Alberta-style farm safety legislation will ripple across Canada
The New Year is bound to bring a new focus on farm safety across Canada, based on what’s going on in Alberta right now.
In mid-November, the Alberta government brought forward a farm safety bill called The Enhanced Protection for Farm and Ranch Workers Act (Bill 6).
It would result in farms and ranches being subject to Occupational Health and Safety legislation. It would also provide Workers’ Compensation Board insurance coverage so that workers can support their families if they are injured on the job, and protect farm and ranch owners against the impact of workplace injuries and illness. And finally, it would include farm and ranches in Employment Standards and Labour Relations legislation.
Some of these measures were to start as early as January 2016.
Many Alberta politicians were expecting the passage of the farm safety bill to be a slamdunk. After all, Albertans are still reeling from two separate incidents that had claimed young lives on farms there. Another tragedy occurred in Ontario, which may not have directly impacted Alberta -- but when people die on farms, headlines appear across the nation.
In any event, the new NDP government thinks it has a role in making farms there safer.
But many farmers (including many in other provinces) think agriculture is already legislated enough. If you follow the news, you’ll have seen photos or footage of Alberta farmers – 500 of them, in some cases -- protesting the government’s proposals outside the legislature in Edmonton and in rural communities.
Ultimately, after farmers pushed back hard, the province admitted it did a poor job of explaining the intent of the proposed legislation. It then decided to take its foot off the gas and consult with farmers, who maintain that farms can’t be lumped in with other sectors when it comes to safety legislation.

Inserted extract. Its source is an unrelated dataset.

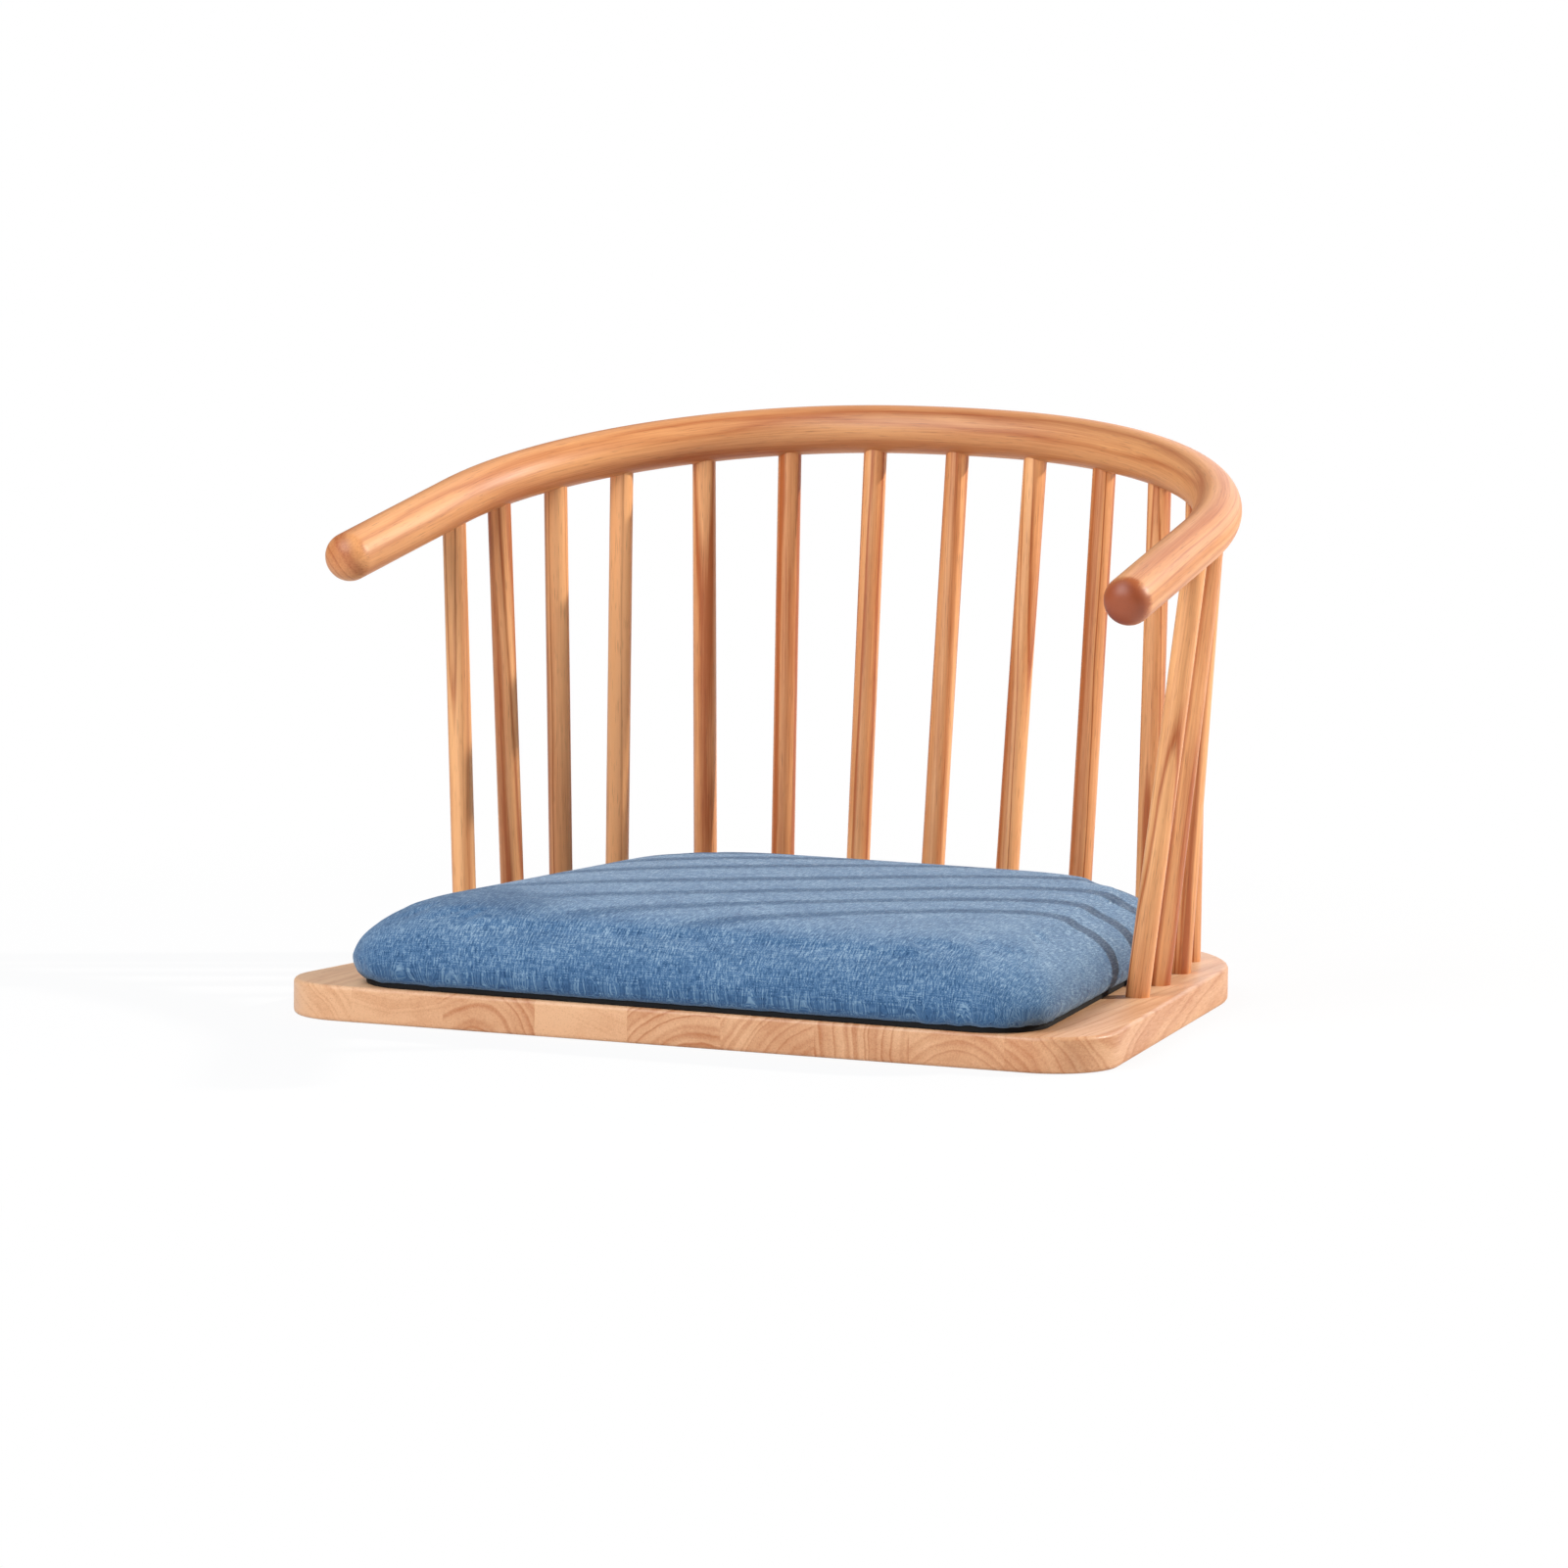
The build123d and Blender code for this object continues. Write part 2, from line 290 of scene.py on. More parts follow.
def makeWood(name, look):
    material, tree = newMaterial(name)
    grain = addNode(tree, "ShaderNodeAttribute", {"attribute_name": "grain"})
    tone = addNode(tree, "ShaderNodeAttribute", {"attribute_name": "tone"})
    cut = addNode(tree, "ShaderNodeAttribute", {"attribute_name": "endGrain"})
    figure = addNode(tree, "ShaderNodeAttribute", {"attribute_name": "figure"})

    # Growth rings round the heart, with a slow wander that is long along the grain
    slow = addNode(tree, "ShaderNodeVectorMath", {"operation": "MULTIPLY"},
                   {1: woodFigure["wander"]}, {0: grain.outputs["Vector"]})
    wander = addNode(tree, "ShaderNodeTexNoise", None, {"Scale": 1.0, "Detail": 2.5},
                     {"Vector": slow.outputs[0]})
    reach = woodFigure["wanderBy"]
    shift = addNode(tree, "ShaderNodeVectorMath", {"operation": "MULTIPLY_ADD"},
                    {1: (reach, reach, 0), 2: (-reach / 2, -reach / 2, 0)},
                    {0: wander.outputs["Color"]})
    bent = addNode(tree, "ShaderNodeVectorMath", {"operation": "ADD"}, None,
                   {0: grain.outputs["Vector"], 1: shift.outputs[0]})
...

You may be familiar with the arguments the Alberta producers are putting forward. Despite protests, they’re not against farm safety. Many farms have farm safety plans. Farm safety associations are active in Alberta, as they are in all provinces. They offer training and courses for those willing to take them.
Rather, they are against what they say is the way legislation could change the culture of farming, and ignore some of the realities.
For example, a lot of farm family children work on the farm. Farmers, of course, don’t knowingly put them at risk. But Alberta farmers worry that provisions in the proposed Bill 6 would make it illegal for farm kids there to be active in the operation like they are now (even though the Alberta premier has said the bill is not intended to take away opportunities such as 4-H).
Farmers also say they have some unique needs when it comes to wage-earning or salaried workers. When a crop needs to be harvested, they have to work long hours to get it off. Otherwise, they’ll lose it or have it significantly devalued. Likewise, when a cow decides to calve, it’s not watching the clock.
No one, including the farmers themselves, suggest safety should be sacrificed.
But if legislation exists that says employees can only work eight-hour days, who then can farmers count on?
Society will have something to say about all this too. It won’t stand for the government totally backing down, as some farmers want it to. And I can foresee a time when farm safety is used as a marketing point: “This produce is grown on Canadian farms that are local, sustainable…and safe.” What Canadian wants to buy anything from people they think are putting their workers – or worse, their kids – in harm’s way.
There’s little doubt some form of the farm safety bill is going through this winter. Expect it to have some impact on the rest of the country, and more support from consumers than farmers think.